Chestnut-colored Fast Falcon is one of the genuinely “improving” thoroughbreds in this year’s three-year-old crop. He is trained by Zito after being bought at a Keeneland auction by the trainer, who was using a $1 million nest egg supplied him by Richard Pell, like Zito another New Yorker, but who had never owned a race horse.
Pell became the owner of eight thoroughbreds after Zito emptied his million-dollar pot at the 2010 September yearling sale at Keeneland.
Fast Falcon was bought for a $60,000 bid. Zito took over as his trainer.
Zito has as much patience as he does white hair.
After a stirring stretch drive in the June 30 Dwyer Stakes where Fast Falcon was barely outdueled by trainer Michael Matz’s Teeth of the Dog, Zito had seen fit to race Pell’s bronze three-year-old only five times.
Zito didn’t have Fast Falcon in any of the Triple Crown features.
After two earlier races that didn’t bring a win, Fast Falcon was sent to Pimlico for another maiden special weight race. That was on Friday, May 11 of this year. Zito was in town for the Preakness, run the next afternoon. Fast Falcon broke his maiden against five others at the distance of 1 1/16 miles.
On June 9 at Belmont Park, Zito had decided to skip any allowance race for Fast Falcon and entered him in the Easy Goer Stakes at 1 1/16 miles. Teeth of the Dog was in that race. And Zito’s faith and judgment were both vindicated that afternoon when his still-learning student finished in second behind only Teeth of the Dog in a nine-horse field.
After the runner-up finish in the Dwyer Stakes, Fast Falcon now has a win and two straight seconds in his last three tries.
His improvement has come so fast. Three races ago he was winless. Not only was he winless but neither of his first two tries even produced a third-place finish. And now he has runner-up showings in two straight stakes races at Belmont Park.
In the Dwyer Stakes, Fast Falcon and jockey Rosie Napravnik literally overtook Teeth of the Dog early in the stretch. Since it had been Fast Falcon removing all but inches of the lead with a ground-eating move from far behind, it appeared he would get past. More than 250 yards were left to run.

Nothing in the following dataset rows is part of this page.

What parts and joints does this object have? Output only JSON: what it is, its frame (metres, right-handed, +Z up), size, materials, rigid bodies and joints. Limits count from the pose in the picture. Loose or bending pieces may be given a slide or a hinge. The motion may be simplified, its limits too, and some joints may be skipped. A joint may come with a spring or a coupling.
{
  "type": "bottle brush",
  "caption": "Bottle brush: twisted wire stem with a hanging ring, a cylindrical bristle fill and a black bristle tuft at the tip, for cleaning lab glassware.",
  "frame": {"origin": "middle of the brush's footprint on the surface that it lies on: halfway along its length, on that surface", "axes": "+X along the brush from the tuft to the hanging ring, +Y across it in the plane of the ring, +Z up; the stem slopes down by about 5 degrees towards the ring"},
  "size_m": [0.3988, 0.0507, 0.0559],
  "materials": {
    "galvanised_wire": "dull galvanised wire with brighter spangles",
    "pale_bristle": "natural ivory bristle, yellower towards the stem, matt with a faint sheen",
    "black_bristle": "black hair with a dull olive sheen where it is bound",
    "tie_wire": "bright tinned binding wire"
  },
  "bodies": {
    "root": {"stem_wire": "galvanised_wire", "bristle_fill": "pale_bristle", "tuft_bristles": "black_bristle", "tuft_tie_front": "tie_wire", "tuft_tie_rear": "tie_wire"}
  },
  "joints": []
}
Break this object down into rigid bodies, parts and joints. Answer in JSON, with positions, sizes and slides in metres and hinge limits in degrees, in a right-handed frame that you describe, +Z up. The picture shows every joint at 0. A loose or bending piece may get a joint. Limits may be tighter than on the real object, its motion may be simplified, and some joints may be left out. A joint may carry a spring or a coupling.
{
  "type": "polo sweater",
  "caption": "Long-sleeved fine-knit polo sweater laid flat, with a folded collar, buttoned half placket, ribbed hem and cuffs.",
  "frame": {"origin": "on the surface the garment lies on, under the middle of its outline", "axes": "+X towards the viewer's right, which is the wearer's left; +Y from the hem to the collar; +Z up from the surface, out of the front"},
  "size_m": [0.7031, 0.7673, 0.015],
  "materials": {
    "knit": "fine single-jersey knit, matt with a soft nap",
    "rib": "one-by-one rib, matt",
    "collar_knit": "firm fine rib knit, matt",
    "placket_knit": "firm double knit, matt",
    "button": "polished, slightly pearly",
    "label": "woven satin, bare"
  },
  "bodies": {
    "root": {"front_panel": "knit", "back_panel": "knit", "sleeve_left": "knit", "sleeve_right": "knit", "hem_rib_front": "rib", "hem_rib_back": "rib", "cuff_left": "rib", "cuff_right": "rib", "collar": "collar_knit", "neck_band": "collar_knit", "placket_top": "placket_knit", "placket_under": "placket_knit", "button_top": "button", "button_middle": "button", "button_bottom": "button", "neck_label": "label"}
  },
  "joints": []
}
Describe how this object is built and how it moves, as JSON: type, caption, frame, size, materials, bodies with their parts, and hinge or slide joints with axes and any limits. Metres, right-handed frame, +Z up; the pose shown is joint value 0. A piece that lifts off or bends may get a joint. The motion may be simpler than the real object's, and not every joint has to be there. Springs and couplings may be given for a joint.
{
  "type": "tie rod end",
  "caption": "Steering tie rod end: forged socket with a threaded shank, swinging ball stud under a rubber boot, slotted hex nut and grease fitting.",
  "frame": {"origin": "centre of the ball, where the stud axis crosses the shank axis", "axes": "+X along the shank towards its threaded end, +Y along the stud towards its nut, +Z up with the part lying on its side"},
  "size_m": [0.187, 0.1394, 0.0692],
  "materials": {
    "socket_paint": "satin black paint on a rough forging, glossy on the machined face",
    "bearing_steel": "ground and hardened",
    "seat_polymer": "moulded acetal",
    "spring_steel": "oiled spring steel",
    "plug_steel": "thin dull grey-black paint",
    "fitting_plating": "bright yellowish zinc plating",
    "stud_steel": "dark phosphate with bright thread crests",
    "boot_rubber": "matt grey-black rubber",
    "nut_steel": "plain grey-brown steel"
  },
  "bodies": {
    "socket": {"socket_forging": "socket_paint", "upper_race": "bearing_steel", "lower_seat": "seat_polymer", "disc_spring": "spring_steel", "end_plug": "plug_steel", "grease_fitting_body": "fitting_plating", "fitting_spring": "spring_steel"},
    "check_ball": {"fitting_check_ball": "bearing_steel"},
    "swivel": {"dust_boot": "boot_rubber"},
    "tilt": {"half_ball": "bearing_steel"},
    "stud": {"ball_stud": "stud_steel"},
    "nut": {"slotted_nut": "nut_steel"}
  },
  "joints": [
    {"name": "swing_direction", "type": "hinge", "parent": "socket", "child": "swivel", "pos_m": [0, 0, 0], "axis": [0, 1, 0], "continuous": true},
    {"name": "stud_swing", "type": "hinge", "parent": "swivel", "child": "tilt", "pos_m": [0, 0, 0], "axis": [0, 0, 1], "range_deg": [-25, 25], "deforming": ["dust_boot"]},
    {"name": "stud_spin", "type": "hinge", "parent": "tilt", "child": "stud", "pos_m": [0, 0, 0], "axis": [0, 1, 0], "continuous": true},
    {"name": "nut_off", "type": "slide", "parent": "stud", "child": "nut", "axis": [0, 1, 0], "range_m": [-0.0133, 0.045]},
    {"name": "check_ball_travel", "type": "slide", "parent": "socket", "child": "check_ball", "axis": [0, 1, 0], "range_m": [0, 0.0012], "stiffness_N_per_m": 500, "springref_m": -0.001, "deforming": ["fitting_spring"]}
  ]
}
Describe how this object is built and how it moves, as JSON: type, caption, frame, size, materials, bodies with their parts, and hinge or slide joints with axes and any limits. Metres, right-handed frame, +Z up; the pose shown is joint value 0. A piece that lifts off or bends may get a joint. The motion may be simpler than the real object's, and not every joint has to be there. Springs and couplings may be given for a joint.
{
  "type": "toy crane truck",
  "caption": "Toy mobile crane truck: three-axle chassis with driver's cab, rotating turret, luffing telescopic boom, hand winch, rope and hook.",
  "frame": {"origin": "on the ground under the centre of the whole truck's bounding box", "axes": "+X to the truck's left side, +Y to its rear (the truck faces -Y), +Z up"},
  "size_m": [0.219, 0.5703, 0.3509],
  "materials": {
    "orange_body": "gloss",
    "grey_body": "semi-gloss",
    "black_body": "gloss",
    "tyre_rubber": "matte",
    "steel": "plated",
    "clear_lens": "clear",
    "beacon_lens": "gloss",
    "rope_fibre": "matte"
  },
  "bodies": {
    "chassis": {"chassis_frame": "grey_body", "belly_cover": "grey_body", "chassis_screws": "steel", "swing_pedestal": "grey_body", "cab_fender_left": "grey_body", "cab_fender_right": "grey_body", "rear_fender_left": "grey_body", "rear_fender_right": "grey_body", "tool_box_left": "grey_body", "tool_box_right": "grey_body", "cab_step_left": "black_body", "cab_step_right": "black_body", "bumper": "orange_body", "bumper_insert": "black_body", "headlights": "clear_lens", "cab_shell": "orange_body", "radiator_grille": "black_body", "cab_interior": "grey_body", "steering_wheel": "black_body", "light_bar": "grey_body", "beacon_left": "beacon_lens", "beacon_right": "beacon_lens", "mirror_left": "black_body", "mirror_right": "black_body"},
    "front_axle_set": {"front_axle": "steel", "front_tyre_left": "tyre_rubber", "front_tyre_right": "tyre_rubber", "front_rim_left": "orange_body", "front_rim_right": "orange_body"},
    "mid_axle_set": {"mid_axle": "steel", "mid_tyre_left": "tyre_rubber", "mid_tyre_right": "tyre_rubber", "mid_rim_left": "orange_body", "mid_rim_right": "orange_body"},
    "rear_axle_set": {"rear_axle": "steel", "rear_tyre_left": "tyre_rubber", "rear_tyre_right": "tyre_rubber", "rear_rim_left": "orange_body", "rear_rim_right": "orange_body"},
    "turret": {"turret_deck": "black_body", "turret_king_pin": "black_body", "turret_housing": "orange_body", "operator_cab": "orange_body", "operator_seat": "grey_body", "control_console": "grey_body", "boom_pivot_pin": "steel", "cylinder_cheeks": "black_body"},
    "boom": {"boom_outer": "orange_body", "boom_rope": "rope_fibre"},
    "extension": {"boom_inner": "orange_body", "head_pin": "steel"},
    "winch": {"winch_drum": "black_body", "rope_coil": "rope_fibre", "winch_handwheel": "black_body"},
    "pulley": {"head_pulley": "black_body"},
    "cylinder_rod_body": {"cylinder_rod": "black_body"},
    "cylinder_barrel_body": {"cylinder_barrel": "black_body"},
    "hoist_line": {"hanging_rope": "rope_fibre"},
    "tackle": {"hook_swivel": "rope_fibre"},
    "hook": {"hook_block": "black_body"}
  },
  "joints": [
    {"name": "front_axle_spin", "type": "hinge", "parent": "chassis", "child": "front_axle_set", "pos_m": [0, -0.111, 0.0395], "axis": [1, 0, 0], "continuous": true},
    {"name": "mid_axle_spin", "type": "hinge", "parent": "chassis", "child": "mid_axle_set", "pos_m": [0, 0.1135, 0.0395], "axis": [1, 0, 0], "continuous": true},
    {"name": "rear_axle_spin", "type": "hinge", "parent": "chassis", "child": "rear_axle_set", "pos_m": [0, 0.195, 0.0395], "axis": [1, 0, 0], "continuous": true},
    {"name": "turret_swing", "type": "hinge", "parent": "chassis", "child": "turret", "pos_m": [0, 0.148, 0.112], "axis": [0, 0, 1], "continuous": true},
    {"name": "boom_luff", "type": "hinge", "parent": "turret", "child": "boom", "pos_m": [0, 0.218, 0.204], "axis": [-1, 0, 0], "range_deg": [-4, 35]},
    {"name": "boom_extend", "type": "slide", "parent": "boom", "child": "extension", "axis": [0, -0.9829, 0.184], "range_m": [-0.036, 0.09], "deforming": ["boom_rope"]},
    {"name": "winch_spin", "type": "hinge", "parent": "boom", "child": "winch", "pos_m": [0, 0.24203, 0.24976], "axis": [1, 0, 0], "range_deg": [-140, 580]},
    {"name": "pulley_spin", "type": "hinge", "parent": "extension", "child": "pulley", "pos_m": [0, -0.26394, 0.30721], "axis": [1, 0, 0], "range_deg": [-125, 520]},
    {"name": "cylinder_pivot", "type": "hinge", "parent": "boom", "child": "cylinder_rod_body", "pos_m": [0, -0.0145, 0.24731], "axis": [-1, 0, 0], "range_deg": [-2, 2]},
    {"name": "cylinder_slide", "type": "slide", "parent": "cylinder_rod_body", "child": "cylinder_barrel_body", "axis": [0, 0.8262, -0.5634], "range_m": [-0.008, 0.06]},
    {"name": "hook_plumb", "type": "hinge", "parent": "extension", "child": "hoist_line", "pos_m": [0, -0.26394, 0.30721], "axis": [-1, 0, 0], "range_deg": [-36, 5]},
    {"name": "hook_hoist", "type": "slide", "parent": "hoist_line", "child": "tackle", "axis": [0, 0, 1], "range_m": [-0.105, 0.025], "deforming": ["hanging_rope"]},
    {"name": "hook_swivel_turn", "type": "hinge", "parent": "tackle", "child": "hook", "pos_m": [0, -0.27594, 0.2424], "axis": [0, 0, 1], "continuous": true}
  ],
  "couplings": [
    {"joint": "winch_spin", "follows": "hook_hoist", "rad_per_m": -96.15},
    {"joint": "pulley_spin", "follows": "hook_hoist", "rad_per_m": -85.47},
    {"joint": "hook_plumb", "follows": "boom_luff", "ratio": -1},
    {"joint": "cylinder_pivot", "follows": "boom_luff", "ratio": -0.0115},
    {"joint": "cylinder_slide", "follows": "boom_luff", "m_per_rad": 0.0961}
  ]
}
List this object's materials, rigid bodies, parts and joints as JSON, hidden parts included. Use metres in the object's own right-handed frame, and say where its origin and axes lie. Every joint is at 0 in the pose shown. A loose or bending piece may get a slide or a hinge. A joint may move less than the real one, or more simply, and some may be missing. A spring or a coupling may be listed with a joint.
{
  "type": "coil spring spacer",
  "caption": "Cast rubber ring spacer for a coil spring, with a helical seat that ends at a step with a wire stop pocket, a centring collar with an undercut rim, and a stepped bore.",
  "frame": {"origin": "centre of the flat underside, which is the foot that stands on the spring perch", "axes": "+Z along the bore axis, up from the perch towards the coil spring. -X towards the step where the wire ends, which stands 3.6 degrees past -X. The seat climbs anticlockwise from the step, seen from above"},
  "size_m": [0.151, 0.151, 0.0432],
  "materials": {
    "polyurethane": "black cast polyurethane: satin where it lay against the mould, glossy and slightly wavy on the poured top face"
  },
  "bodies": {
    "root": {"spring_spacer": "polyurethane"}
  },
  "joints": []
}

Maybe it was Fast Falcon’s inexperience. Maybe it was jockey Joel Rosario on Teeth of the Dog doing yeoman work to keep his horse in front. More probable, it was Teeth of the Dog and his advantages in big-race experience and his competitive heart that kept him in front to the end.
With important stakes looming ahead through early November, Teeth of the Dog and Fast Falcon are likely to face each other again.
“Sometimes you have to take a chance. He showed he belonged. He ran a great race against Teeth of the Dog last time and had a much tougher trip than him,” said jockey Napravnik. “We got a pretty decent trip today . . . just a dogfight to the end. We lost today, but we might be able to win it next time,” the red-haired rider told the gathered media.
“Our horse looks like he’s going in the right direction,” said Zito. “We’re happy about him. It’s too early to say, but we’ll talk about the Jim Dandy and some other options.”
Owner Pell, who moved to London with his parents when he was 12, stayed in England for enough years to recall his skipping school and getting out to Epsom Downs, Kempton Park, and Newmarket to watch races.
Upon his return to America he was able to graduate from Cal-Berkeley. Before obtaining a master’s degree from New York University, he had a job as a private investigator and tried to make his way as a poker player.
Now Pell has an “improving” thoroughbred whose best efforts should be coming along as the summer gives him at least two more races. Pell seems likely to let him race as a four-year-old when Fast Falcon’s education has been completed and he is the fully-grown thoroughbred teaching the lessons.